Dead Reckoning Part One follows this tradition, with Cruise riding a motorbike off the side of a cliff for the film’s big marketing moment. It’s as incredible as it seems on the poster; there’s just not much in other action films that captures the immediacy and organic thrill of watching this 60-year-old man throw any good sense of caution to the wind in the name of an authentic experience at the movies. But it also reiterates the true magic of both the franchise’s past and present when that stunt is almost a footnote to the rest of the film: a breathless blast of an action-adventure summer blockbuster that consistently reinvigorates your belief in the power of such a thing. That it’s not quite superior to the absolute best entries speaks to how exceptional these movies really are.

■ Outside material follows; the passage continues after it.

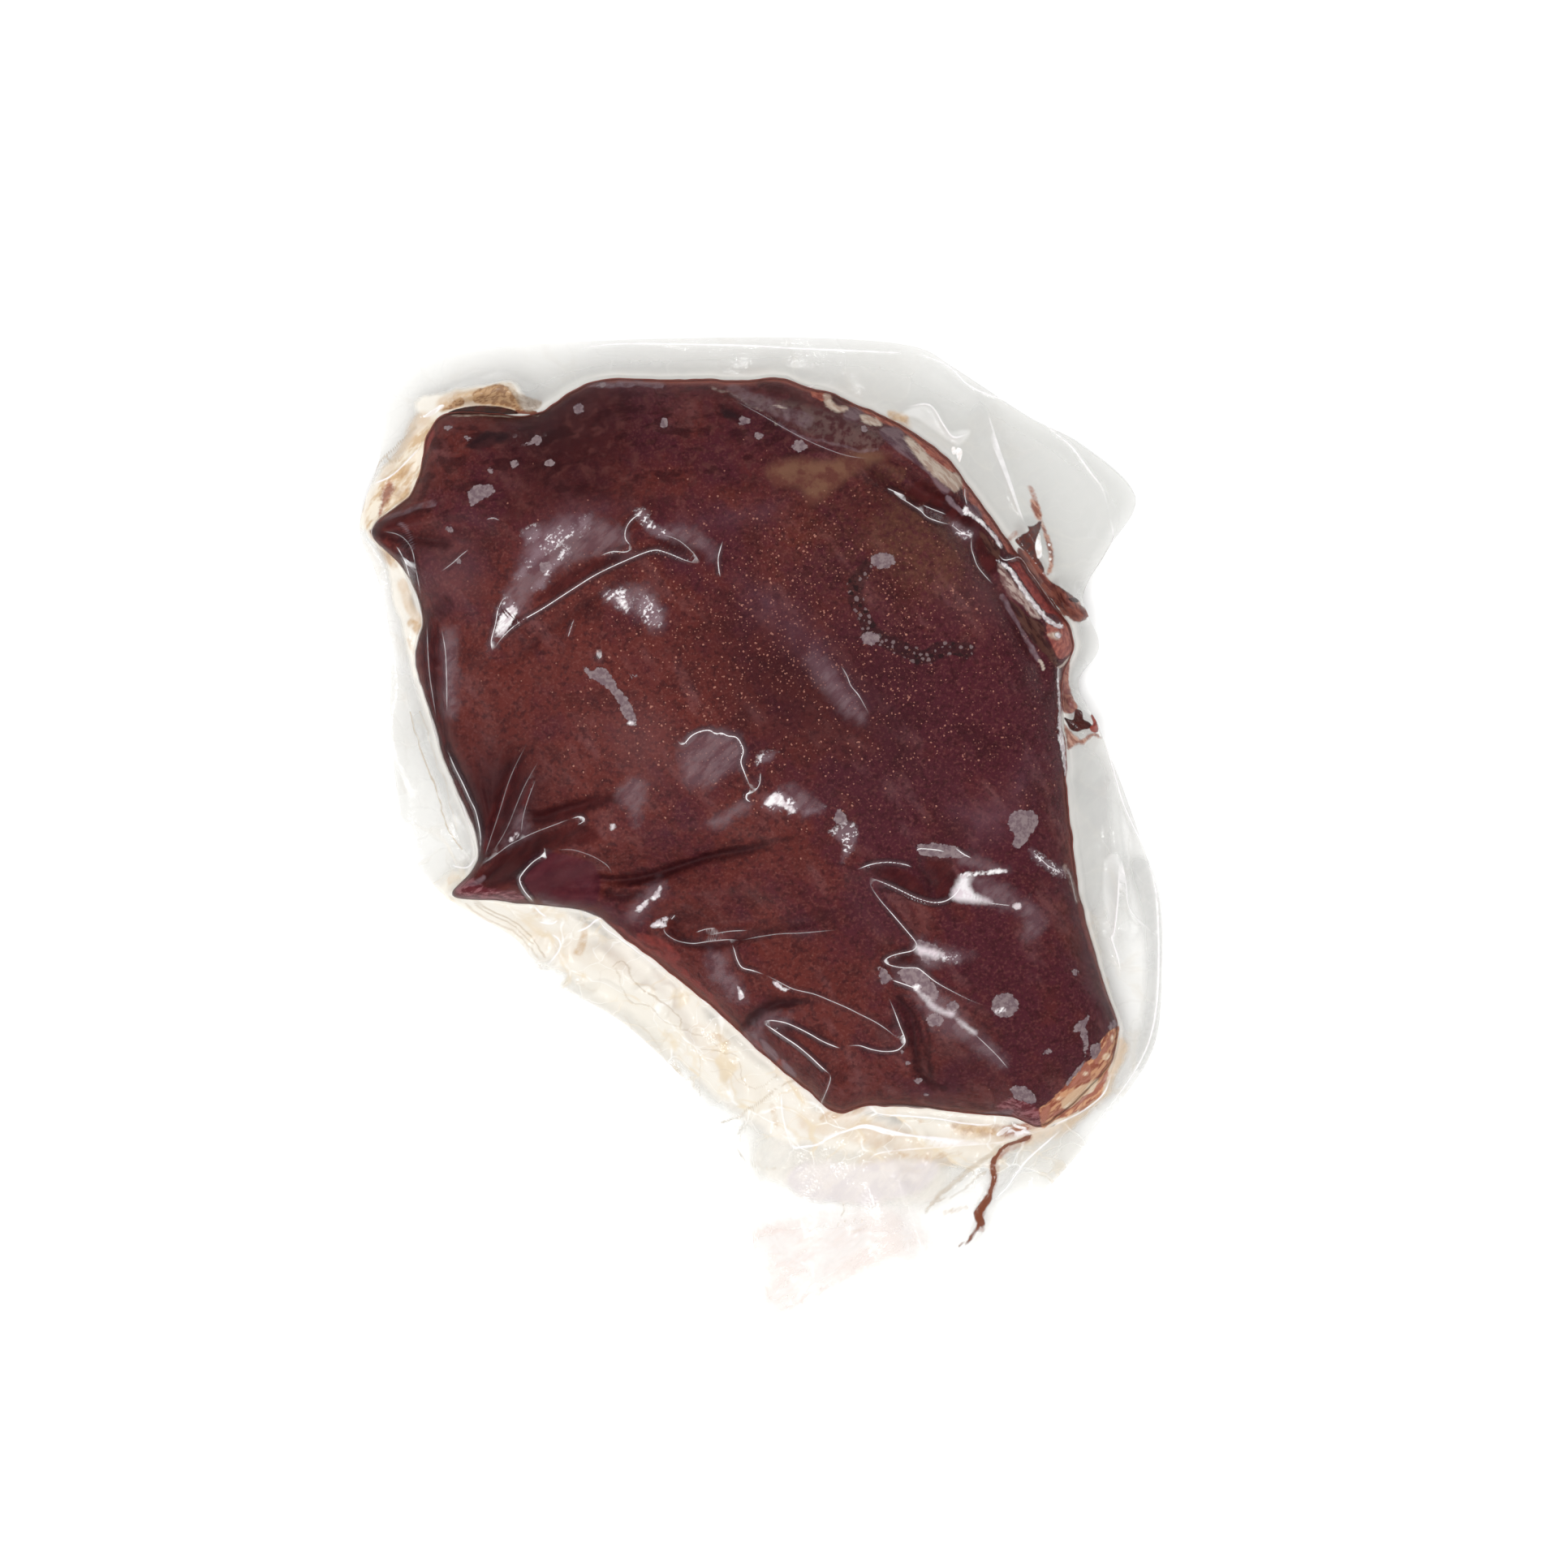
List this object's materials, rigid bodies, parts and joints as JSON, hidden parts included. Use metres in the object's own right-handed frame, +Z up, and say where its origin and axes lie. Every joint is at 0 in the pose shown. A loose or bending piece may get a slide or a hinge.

Dead Reckoning Part One feels like a flex. Sandwiched between the unrelenting thrill ride that was Fallout and a Part Two finale that is sure to escalate itself to gonzo heights, this one feels satisfied to effortlessly deliver on the expectations of an M:I movie. It has expectedly gripping and largely practical set-pieces — a car chase through the streets of Rome here, a brawl atop a runaway train there — but it also slightly tones down the extravagance for something that finds a gratifying compromise between high-octane action and the grounded espionage that’s more in line with Brian De Palma’s 1996 film.
In fact, director Christopher McQuarrie (continuing his reign of the series after Rogue Nation and Fallout) does a lot to specifically hark back to the methodical, juicy pulp of De Palma’s version, both in craft and in story (Henry Czerny is even back as Impossible Mission Force Director Kittridge from that film in a major part). Cinematographer Fraser Taggart gives the camera the most involvement it’s seen since that entry, not only in the action but more so in the dialogue. Even the smallest conversations are thrilling, full of wacky Dutch angles and gliding pans, which is an important aspect for a movie that throws a serious amount of exposition at the viewer, more than this series is used to.
The script (co-written by McQuarrie and Erik Jendresen) isn’t the sharpest these movies have seen, adhering to a long history of movies with evil AI antagonists, and it is prone to getting the complex loyalties and backstabbings of a large cast of characters just a little muddled. But it soars when it comes to broad spectacle and individual sequences, and it feels pointed that Cruise of all people is fighting an omnipresent, inescapable algorithm.
That cast he’s surrounded by helps to sustain the momentum in moments where it seems like the bottom could fall out. As usual, you come for the action, but you stay for the committed and rich performances. Cruise is the ultimate leading action star, and your regular returning players like Ving Rhames, Simon Pegg, and Rebecca Ferguson all help to imbue the globe-trotting antics with a serious amount of impassioned credibility. New additions to the cast like Hayley Atwell as a pickpocket virtuoso, Pom Klementieff as an unwavering assassin, and Shea Whigham as the coolest guy to show up in movies all fit comfortably within the larger framework of the film’s confident approach to world-saving espionage action.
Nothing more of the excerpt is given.